An Alice returns through the rabbit hole in this cinematic if oversaturated goth-punk retelling of Alice in Wonderland.
When she reached adolescence, Alyssa Gardner began to hear voices, like her mother and the other “Alices” before her. Instead of talking back, she kills the whispering bugs and flowers and uses them in her morbid art, maintaining her spot as school oddball and tortured artiste. Madness, gift or curse, Alyssa ignores the legacy of Alice Liddell until she must enter Wonderland to save her mother. With hot crush Jebediah Holt—artistic, scarred and with an endlessly fascinating labret—in tow, Alyssa races to correct the original Alice’s mistakes, drying up the sea of tears, punishing the walrus and restarting the tea party. Alyssa’s rather muddled mission becomes even more convoluted thanks to tasks assigned by Morpheus—a dark butterfly-boy who has haunted her since childhood.

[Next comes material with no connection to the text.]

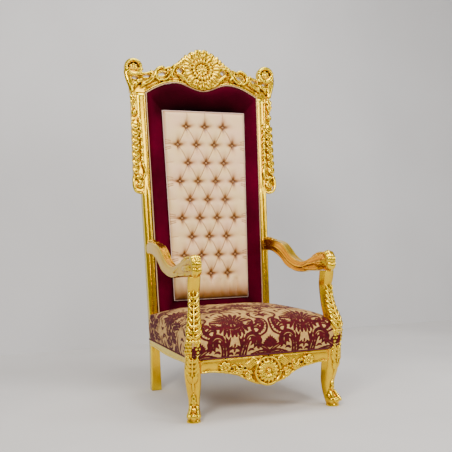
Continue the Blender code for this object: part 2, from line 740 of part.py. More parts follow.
def make_front_rail():
    low = MEDALLION_Z - MEDALLION_HALF_HEIGHT * 0.85
    end = APRON_END_BOTTOM_Z
    half = [(LEG_INNER_X - GAP, RAIL_TOP_Z), (LEG_INNER_X - GAP, end), (0.250, end + 0.001),
            (0.225, end - 0.003), (0.190, end - 0.008), (0.165, end - 0.014), (0.130, end - 0.025),
            (0.090, end - 0.048), (0.050, low + 0.006)]
    outline = half + [(0.0, low)] + [(-x, z) for x, z in reversed(half)]
    holes = []
    for x, z, w, h in ((0.108, 0.213, 0.011, 0.006), (0.166, 0.214, 0.009, 0.006)):
        holes.append(oval((x, z), w, h, count=8))
        holes.append(oval((-x, z), w, h, count=8))
    rail = plate("front_rail", outline, holes, -RAIL_THICKNESS, 0.0, on_apron)
    side = [
        relief_disc("flower", (APRON_FLOWER_X, 0.224), (0.025, 0.024), 8, 0.15, 0.014, 0.010, on_apron,
                    per_lobe=2, rings=3),
        volute("apron_scroll", (0.090, 0.186), 0.019, 1.2, math.radians(60), 0.006, on_apron),
        volute("apron_scroll_outer", (0.262, 0.224), 0.017, -1.2, math.radians(200), 0.0055, on_apron),
    ]
    for start, end_point, bow, width in (
            ((0.060, 0.235), (0.150, 0.238), 0.10, 0.012), ((0.120, 0.196), (0.175, 0.205), 0.15, 0.010),
            ((0.090, 0.165), (0.140, 0.196), -0.15, 0.010), ((0.225, 0.240), (0.285, 0.245), 0.10, 0.011),
            ((0.150, 0.242), (0.185, 0.216), 0.15, 0.009)):
        side.append(flat_leaf("apron_leaf", bend(start, end_point, bow), on_apron, width, 0.010))
    medallion = relief_disc("medallion", (0.0, MEDALLION_Z), (MEDALLION_HALF_WIDTH, MEDALLION_HALF_HEIGHT),
                            16, 0.10, 0.022, 0.018, on_apron, per_lobe=3, rings=5)
    fuse(rail, [medallion] + both_sides(side))
    slim(rail, APRON_FACES)
    cut(rail, cutter_box("rail_top_trim", (-0.5, -0.7, RAIL_TOP_Z), (0.5, 0.6, RAIL_TOP_Z + 0.2)))


def side_rail_drop(share):
    """The serpentine edge of the side rail: lower in front of the middle."""
    return 0.010 * math.sin(math.pi * share) ** 2


def make_side_rails():
    start = LEG_BACK_Y + GAP
    end = POST_FRONT_Y - GAP
    steps = 6
    outline = [(start, RAIL_TOP_Z), (end, RAIL_TOP_Z)]
    for i in range(steps + 1):
        share = i / steps
        outline.append((end + (start - end) * share, RAIL_BOTTOM_Z - side_rail_drop(1 - share)))

    def place(y, z, across):
        return Vector((SIDE_RAIL_OUTER_X + across, y, z))

    rail = plate("side_rail_right", outline, [], -RAIL_THICKNESS, 0.0, place)
    edge = [Vector((SIDE_RAIL_OUTER_X, start + 0.006 + (end - start - 0.012) * i / steps,
                    RAIL_BOTTOM_Z + 0.005 - side_rail_drop(i / steps))) for i in range(steps + 1)]
    fuse(rail, [tube("rail_bead", edge, 0.0045)])
    mirrored(rail, "side_rail_left")


def make_rear_rail():
    box("rear_seat_rail", (-POST_INNER_X + GAP, POST_FRONT_Y - RAIL_THICKNESS, RAIL_BOTTOM_Z),
        (POST_INNER_X - GAP, POST_FRONT_Y + POST_DEPTH, RAIL_TOP_Z))


def make_seat():
    """A tight seat: sides that swell and a crowned top, notched round the front legs."""
    bottom = RAIL_TOP_Z + GAP
    height = SEAT_CROWN_Z - bottom
    # Share of the height, share of the swell, distance in from the edge; first a rebate for the piping
    rebate = 2 * (SEAT_PIPING_RADIUS + GAP)
    levels = ((0.0, 0.0, rebate), (rebate / height, 0.0, rebate), (rebate / height, 0.15, 0.0),
              (0.20, 0.7, 0.0), (0.42, 1.0, 0.0), (0.62, 0.75, 0.0), (0.78, 0.0, 0.012),
              (0.90, 0.0, 0.055), (0.97, 0.0, 0.130), (1.0, 0.0, 0.215))
    rings = []
    for share, swell, inset in levels:
        half = SIDE_RAIL_OUTER_X + 0.002 + SEAT_SIDE_BULGE * swell - inset
        front = SEAT_FRONT_Y - SEAT_FRONT_BULGE * swell + inset
        back = back_y(bottom + height * share) - BORDER_RISE - 2 * GAP - inset * 0.4
        radius = 0.030 + inset * 0.5
        ring = []
        for cx, cy, first in ((half - radius, back - radius, 0), (-half + radius, back - radius, 90),
                              (-half + radius, front + radius, 180), (half - radius, front + radius, 270)):
            for k in range(4):
                angle = math.radians(first + 30 * k)
                ring.append(Vector((cx + radius * math.cos(angle), cy + radius * math.sin(angle),
                                    bottom + height * share)))
        rings.append(ring)
    seat = loft("seat_cushion", rings, material=damask)
    for side in (-1, 1):
        edges = sorted((side * (LEG_INNER_X - GAP), side * 0.6))
        cut(seat, cutter_box("leg_notch", (edges[0], -0.7, 0.0), (edges[1], LEG_BACK_Y + GAP, 0.7)))


def make_seat_piping():
    """Dark piping in the rebate along the lower edge of the seat: two sides and the front."""
    radius = SEAT_PIPING_RADIUS
    z = RAIL_TOP_Z + radius + GAP
    end = LEG_INNER_X - GAP
    front = [Vector((end * (1 - i / 3), SEAT_FRONT_Y + radius, z)) for i in range(7)]
    tube("seat_piping_front", front, radius, material=cord_dark)
    start = LEG_BACK_Y + 2 * GAP
    stop = POST_FRONT_Y - 2 * GAP
    across = SIDE_RAIL_OUTER_X + 0.002 - radius
    side = [Vector((across, start + (stop - start) * i / 4, z)) for i in range(5)]
    right = tube("seat_piping_right", side, radius, material=cord_dark)
    mirrored(right, "seat_piping_left")


def outline_points(foot, bottom_z, top_half, top_z):
    """A closed outline from its lower left corner: foot is half the width of its lower edge."""
    points = [(-foot, bottom_z), (foot, bottom_z)]
    for i in range(ARCH_STEPS + 1):
        x = top_half * (1 - 2 * i / ARCH_STEPS)
        points.append((x, top_z(x)))
    return points


def back_outline(inset):
    """Outline of the upholstered back between the posts and the crest rail."""
    corner = post_inner_x(ARCH_CORNER_Z) - inset
    stretch = post_inner_x(ARCH_CORNER_Z) / corner
    return outline_points(POST_INNER_X - inset, BACK_BOTTOM_Z + inset, corner,
                          lambda x: arch_z(x * stretch) - inset)


def panel_outline(grow):
    return outline_points(PANEL_BOTTOM_X + grow, PANEL_BOTTOM_Z - grow, PANEL_TOP_X + grow,
                          lambda x: PANEL_TOP_Z + grow)


def make_back_border():
    """Padded velvet frame between the gilded frame and the tufted panel."""
    rear = -POST_DEPTH + OUTSIDE_BACK_THICKNESS + GAP
    outer = back_outline(GAP)
    land = back_outline(GAP + SEAM_LAND)
    inner = panel_outline(GAP)
    inner_land = panel_outline(GAP + SEAM_LAND)
    swell = [((a[0] + b[0]) / 2, (a[1] + b[1]) / 2) for a, b in zip(land, inner_land)]
    loops = [
        [on_back(x, z, rear) for x, z in outer],
        [on_back(x, z, 0.0) for x, z in outer],
        [on_back(x, z, 0.0) for x, z in land],
        [on_back(x, z, BORDER_RISE) for x, z in swell],
        [on_back(x, z, SEAM_RISE) for x, z in inner_land],
        [on_back(x, z, SEAM_RISE) for x, z in inner],
        [on_back(x, z, rear) for x, z in inner],
    ]
    ring_loft("back_border", loops, velvet)


def tuft_rows():
    """Button places as (x, z), rows of three and four in turn from the top."""
    places = []
    for row in range(TUFT_ROWS):
        count = 3 if row % 2 == 0 else 4
        z = TUFT_TOP_ROW_Z - TUFT_ROW_STEP * row
        squeeze = panel_half_width(z) / panel_half_width(TUFT_TOP_ROW_Z)
        for k in range(count):
            places.append(((k - (count - 1) / 2) * TUFT_COLUMN_STEP * squeeze, z))
    return places


def panel_half_width(z):
    share = (z - PANEL_BOTTOM_Z) / (PANEL_TOP_Z - PANEL_BOTTOM_Z)
    return PANEL_BOTTOM_X + (PANEL_TOP_X - PANEL_BOTTOM_X) * share


def tuft_lift(column, row):
    """Height share of the tufted surface on half steps: 0 at a button, 1 at a pillow's middle."""
    return (1 - math.cos(math.pi * column) * math.cos(math.pi * row)) / 2


def make_back_panel():
    """Diamond-tufted panel: a grid whose points fall on the buttons and on the pillows."""
    rear = -POST_DEPTH + OUTSIDE_BACK_THICKNESS + GAP
    half_step = TUFT_COLUMN_STEP / 2
    columns = [-1.0] + [c * half_step for c in range(-4, 5)] + [1.0]
    rows = [PANEL_BOTTOM_Z + SEAM_LAND]
    for r in range(2 * TUFT_ROWS, -2, -1):
        z = TUFT_TOP_ROW_Z - TUFT_ROW_STEP * r / 2
        if z > PANEL_BOTTOM_Z + 0.02:
            rows.append(z)
    rows.append(PANEL_TOP_Z - SEAM_LAND)
    bm = bmesh.new()
    grid = []
    for j, z in enumerate(rows):
        half = panel_half_width(z)
        squeeze = half / panel_half_width(TUFT_TOP_ROW_Z)
        line = []
        for i, c in enumerate(columns):
            edge = abs(c) == 1.0 or j in (0, len(rows) - 1)
            x = math.copysign(half - SEAM_LAND, c) if abs(c) == 1.0 else c * squeeze
            row = (TUFT_TOP_ROW_Z - z) / TUFT_ROW_STEP
            forward = SEAM_RISE if edge else PANEL_RISE - TUFT_DEPTH * (1 - tuft_lift(c / half_step, row))
            line.append(bm.verts.new(on_back(x, z, forward)))
        grid.append(line)
    rim = []
    rim += [(grid[0][i], (-1, 0)) for i in range(len(columns))]
    rim += [(grid[j][-1], (1, 0)) for j in range(1, len(rows))]
    rim += [(grid[-1][i], (0, 1)) for i in range(len(columns) - 2, -1, -1)]
    rim += [(grid[j][0], (-1, 0)) for j in range(len(rows) - 2, 0, -1)]
    for j in range(len(rows) - 1):
        for i in range(len(columns) - 1):
            bm.faces.new((grid[j][i], grid[j][i + 1], grid[j + 1][i + 1], grid[j + 1][i]))
    land = []
    back = []
    for vertex, _ in rim:
        x, y, z = vertex.co
        if z < PANEL_BOTTOM_Z + 2 * SEAM_LAND:
            z = PANEL_BOTTOM_Z
        elif z > PANEL_TOP_Z - 2 * SEAM_LAND:
            z = PANEL_TOP_Z
        if vertex in (grid[0][0], grid[0][-1], grid[-1][0], grid[-1][-1]) or abs(x) > panel_half_width(z) - 2 * SEAM_LAND:
            x = math.copysign(panel_half_width(z), x)
        land.append(bm.verts.new(on_back(x, z, SEAM_RISE)))
        back.append(bm.verts.new(on_back(x, z, rear)))
    loop = [vertex for vertex, _ in rim]
    count = len(loop)
    for k in range(count):
        j = (k + 1) % count
        bm.faces.new((loop[k], loop[j], land[j], land[k]))
        bm.faces.new((land[k], land[j], back[j], back[k]))
    bm.faces.new(back)
    bmesh.ops.recalc_face_normals(bm, faces=bm.faces)
    add_body("back_panel", bm, satin)


def make_buttons():
    # A button rests in its dimple, where its rim meets the slope of the pillows
    slope = TUFT_DEPTH / (TUFT_COLUMN_STEP / 2)
    middle = PANEL_RISE - TUFT_DEPTH + BUTTON_RADIUS * slope + BUTTON_HEIGHT / 2 + 4 * GAP
    for number, (x, z) in enumerate(tuft_rows(), 1):
        bm = bmesh.new()
        place = on_back(x, z, middle)
        turn = Matrix.Rotation(math.pi / 2 - BACK_RAKE, 4, "X")
        bmesh.ops.create_cone(bm, cap_ends=True, segments=6, radius1=BUTTON_RADIUS, radius2=BUTTON_RADIUS * 0.6,
                              depth=BUTTON_HEIGHT, matrix=Matrix.Translation(place) @ turn)
        add_body(f"button_{number:02d}", bm, satin)


def make_piping():
    radius = PIPING_RADIUS
    corners = ((-PANEL_BOTTOM_X, PANEL_BOTTOM_Z), (PANEL_BOTTOM_X, PANEL_BOTTOM_Z),
               (PANEL_TOP_X, PANEL_TOP_Z), (-PANEL_TOP_X, PANEL_TOP_Z))
    loop = [on_back(x, z, SEAM_RISE + radius + GAP) for x, z in corners]
    tube("panel_piping", loop, radius, closed=True, material=cord_white)
    outer = back_outline(radius + 2 * GAP)
    gimp = [on_back(x, z, radius + GAP) for x, z in outer]
    tube("frame_piping", gimp, radius, closed=True, sides=0, material=cord_white)


def make_outside_back():
    inset = 2 * GAP
    plate("outside_back", back_outline(inset), [], -POST_DEPTH, -POST_DEPTH + OUTSIDE_BACK_THICKNESS, on_back,
          material=velvet)


make_back_posts()
make_crest_rail()
make_front_legs()
make_arms()
make_front_rail()
make_side_rails()
make_rear_rail()
make_seat()
make_seat_piping()
make_back_border()
make_back_panel()
make_buttons()
make_piping()
make_outside_back()
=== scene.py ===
# Gilded baroque armchair: fine carving, upholstery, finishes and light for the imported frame
import math

import bmesh
import bpy
import numpy as np
from mathutils import Matrix, Vector


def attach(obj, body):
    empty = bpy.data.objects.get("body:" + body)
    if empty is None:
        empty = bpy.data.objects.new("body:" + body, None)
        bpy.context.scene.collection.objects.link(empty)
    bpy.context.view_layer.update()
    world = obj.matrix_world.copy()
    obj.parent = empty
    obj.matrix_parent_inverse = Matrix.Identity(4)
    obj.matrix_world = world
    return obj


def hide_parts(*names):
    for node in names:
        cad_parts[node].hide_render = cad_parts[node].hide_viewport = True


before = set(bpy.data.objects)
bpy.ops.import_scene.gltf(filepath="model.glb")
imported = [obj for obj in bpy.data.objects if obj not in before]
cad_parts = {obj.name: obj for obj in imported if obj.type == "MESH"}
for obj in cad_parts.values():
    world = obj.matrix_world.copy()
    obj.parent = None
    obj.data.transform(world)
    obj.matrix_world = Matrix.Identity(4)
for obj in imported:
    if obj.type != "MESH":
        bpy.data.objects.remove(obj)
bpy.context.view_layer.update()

# Sizes that the frame was built to, in metres
build = dict(rakeFrom=0.2623, rake=math.radians(3.4), flare=0.021, postFront=0.31, postInner=0.292,
             postWidth=0.044, postDepth=0.042, footWidth=0.05, seatFront=-0.392, legInner=0.295,
             railTop=0.262, railBottom=0.236, legX=0.331, legY=-0.356, legTop=0.615,
             armFront=-0.434, armBackZ=0.766, joint=1.552)
arch = dict(corner=1.555, shoulder=1.617, dip=1.577, shoulderX=0.15)
panelSize = dict(bottom=0.455, top=1.458, bottomX=0.206, topX=0.232)


def colour(hexValue):
    channels = [int(hexValue[i:i + 2], 16) / 255 for i in (1, 3, 5)]
    linear = [c / 12.92 if c <= 0.04045 else ((c + 0.055) / 1.055) ** 2.4 for c in channels]
    return (*linear, 1.0)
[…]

Alyssa thrives in the chaos, though characters’ murky motivations cast her as pawn rather than queen in Morpheus’ ever-shifting chess game. Howard playfully employs Carroll’s original matter, but the absurd Victorian framework suffers under the weight of a standard teen love triangle as well as added issues of parental abuse and mental illness. Attention to costume and setting render this a visually rich read.
More Tim Burton than Lewis Carroll, a sensuous version of Alice’s adventures for the Hot Topic crowd.